Non-constructive Proofs and Productivity

Languages in the Dependent ML family allow users to ensure termination by using a termination metric, a number that is strictly decreasing on recursive calls in the definition of the function.

There is a counterpart to termination for co-recursive structures, where we need to show that a function produces values indefinitely. So, for the Collatz conjecture, we want to show termination for:

collatz n = collatz' n []
collatz' 1 r = 1:r
collatz' n r =
    if n `mod` 2 == 0
    then collatz' (n `div` 2) (n:r)
    else collatz' (3*n + 1) (n:r)

But for the twin prime conjecture we want to show the productivity of:

data Stream a = Stream a (Stream a)
twins = twins' 3
twins' n =
    if (primep n) && (primep (n+2))
    then Stream (n,n+2) (twins' (n+2))
    else twins (n+2)

I don't know if any of the members of the DML family can check productivity. Imagine they could, and imagine we had a non-constructive proof of the twin primes conjecture.
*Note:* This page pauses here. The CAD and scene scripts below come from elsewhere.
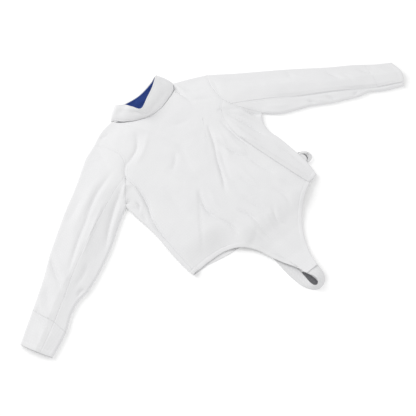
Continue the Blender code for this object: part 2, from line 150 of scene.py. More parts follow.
SIDE = {
    "right": [(-232, -272), (-237, -234), (-239, -179), (-238, -131), (-241, -88), (-247, -45), (-250, 0)],
    "left": [(225, -257), (233, -204), (231, -162), (227, -99), (221, -60), (229, -28), (248, 0)],
}
PANEL_SEAM = {
    "right": [(-225, -270), (-227, -172), (-226, -120), (-218, -72), (-204, -30), (-196, 15), (-201, 69)],
    "left": [(186, -268), (170, -215), (159, -165), (149, -118), (140, -72), (134, -25), (137, 30), (153, 75),
             (185, 103)],
}
NECK_FRONT = [(-119, 256), (-96, 230), (-64, 206), (-22, 192), (18, 193), (60, 208), (94, 227), (112, 254)]
HEM_FRONT = {
    "right": [(-225, -270), (-173, -268), (-111, -277), (-73, -305), (-54, -335), (-43, -364), (-26, -401),
              (-12, -431), (-7, -457)],
    "left": [(30, -457), (39, -427), (53, -396), (76, -358), (113, -316), (146, -289), (186, -268)],
}
CLOSE_LINES = {  # distances of the mesh's lines from a border
    "seam": [0, 0.7, 1.6, 2.8, 4.4, 5.5, 6.8, 9],
    "fold": [0, 0.3, 1.0, 2.1, 3.4, 5, 7],
    "hem": [0, 0.8, 3, 6, 8.5, 10, 11, 12, 13.5, 16],
}
TONGUE_SHARE = (0.46, 0.54)  # share of the hem taken by the tongue's tip
DROOP_HEIGHT = 4.6         # of the front where its hem droops at the wearer's right
DROOP_START = (-50.0, -195.0)  # x and y at which the droop begins
DROOP_REACH = 75.0         # distance over which it comes down
DROOP_FADE = 20.0          # next to a folded edge, which keeps its height
DROOP_LIMIT = -245.0       # x of the side, beyond which the sleeve keeps its own height
TONGUE_START = -262.0      # y below which the front comes down to the tongue's height
TONGUE_REACH = 50.0        # distance over which it comes down
TONGUE_INSET = 20.0        # from a folded edge, which keeps its height
TONGUE_FADE = 60.0
TONGUE_CREASES = 0.6       # share of the creases' depth left on the tongue
TONGUE_HEIGHT = [(-457, 20.0), (-430, 13.0), (-395, 8.0), (-340, 8.0), (-290, 15.0)]  # y, z
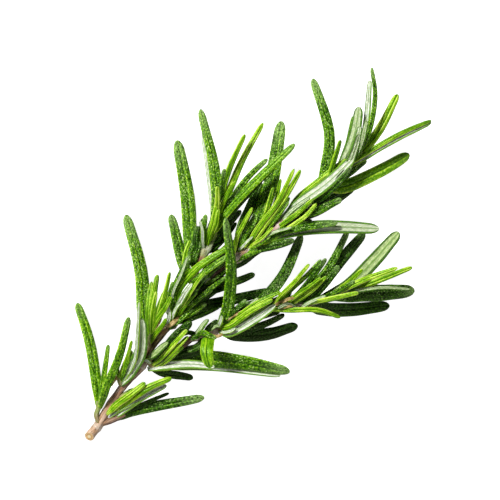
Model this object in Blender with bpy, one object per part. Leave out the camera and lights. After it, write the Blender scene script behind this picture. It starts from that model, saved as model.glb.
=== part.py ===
"""A cut sprig of rosemary lying on a table: a woody stem that forks into leafy shoots and small leafy sprays.

The layout is read from a view straight down. The x and y of a point are counted in view units, x to the
right and y towards the foot of the view, and VIEW_UNIT gives the length of one. Heights are in millimetres
above the table. The sprig lies with its cut end and its lowest leaves on the table, at z = 0.
"""

import math
import random

import bmesh
import bpy
from mathutils import Vector

VIEW_UNIT = 0.00025
MIDDLE = (253.04, 253.72)
MM = 0.001

GAP = 0.0003
LEAF_THICKNESS = 0.0011
STEM_SIDES = 8
STEM_STEP = 0.0032
CUT_SLANT = 0.8
FLOOR_BOX = 0.4

# Leaf width along the blade as (share of the length, share of the full width).
BLADE_WIDTHS = ((0.0, 0.5), (0.13, 0.86), (0.42, 1.0), (0.76, 0.96), (0.93, 0.68))

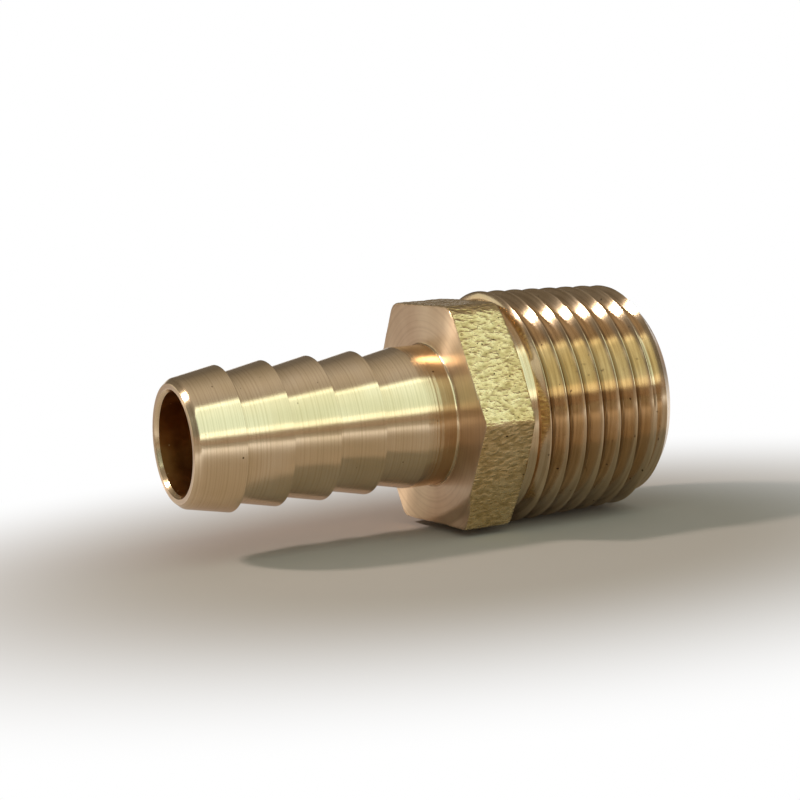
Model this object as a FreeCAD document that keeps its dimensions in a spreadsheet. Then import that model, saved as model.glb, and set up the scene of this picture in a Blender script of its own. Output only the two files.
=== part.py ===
import FreeCAD, Part
import os
import Sketcher

# Hose barb tail: one piece of brass with a barbed tail for a hose, a hexagon for a spanner
# and a taper pipe thread, turned from a forged blank and bored right through.
# The axis lies along X with the nose at -X, and one flat of the hexagon faces down.
# The origin is on the axis, in the plane of the hexagon's front face, which faces the hose.

NODE_NAME = "barb_tail_body"
# Cubic millimetres that every feature must add or take away to count as made
LEAST_CHANGE = 0.001

# Driving dimensions in millimetres, apart from counts, ratios and angles
DIMENSIONS = (
    ("nose_cone_length", "4.35", "nose to the top of the first barb"),
    ("nose_diameter", "11.1", "end of the nose, before its edge is broken"),
    ("nose_edge_bevel", "0.35", "bevel that breaks the nose's outer edge"),
    ("barb_count", "4", "barbs along the tail"),
    ("barb_pitch", "4.28", "from one barb to the next"),
    ("barb_diameter", "12.8", "over the top of a barb"),
    ("barb_root_diameter", "11.1", "at the foot of a barb"),
    ("barb_back_length", "0.2", "back of a barb, from its top down to its foot"),
    ("neck_length", "2.73", "last barb's slope to the hexagon"),
    ("neck_diameter", "12.7", "plain neck beside the hexagon"),
    ("across_flats", "20", "hexagon, flat to flat"),
    ("hexagon_length", "5.15", "hexagon, face to face at the middle"),
    ("front_chamfer", "0.2", "how far the front chamfer cuts the corners, along the radius"),
    ("front_chamfer_angle", "30", "front chamfer, from the face, in degrees"),
    ("rear_cone_angle", "11.6", "slope of the hexagon's rear from the collar out, in degrees"),
    ("collar_diameter", "19.7", "plain collar between the hexagon and the thread"),
    ("collar_length", "0.93", "collar, along the axis"),
    ("thread_length", "14.3", "threaded end, from the collar"),
    ("thread_diameter", "20.955", "over the crests, at the gauge plane"),
    ("gauge_length", "8.16", "gauge plane, from the small end"),
    ("thread_taper", "16", "length over which the diameter grows by one"),
    ("thread_pitch", "1.814", "from one crest to the next"),
    ("thread_depth", "1.162", "crest to root, along the radius"),
    ("thread_end_chamfer", "1.45", "bevel at the small end of the thread"),
    ("bore_diameter", "9", "hole right through"),
    ("nose_mouth_chamfer", "0.2", "bevel of the bore at the nose"),
    ("thread_mouth_chamfer", "0.5", "bevel of the bore at the threaded end"),
)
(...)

Could we use that proof to allow a definition of twins to be marked productive?

Most of the time, we talk about the Curry-Howard correspondence in reference to intuitionist logic and functional programming, but non-constructive proofs of productivity seem like a good way to be able to use more powerful logic in programming, since they don't have to change the implementation of the function they are attached to.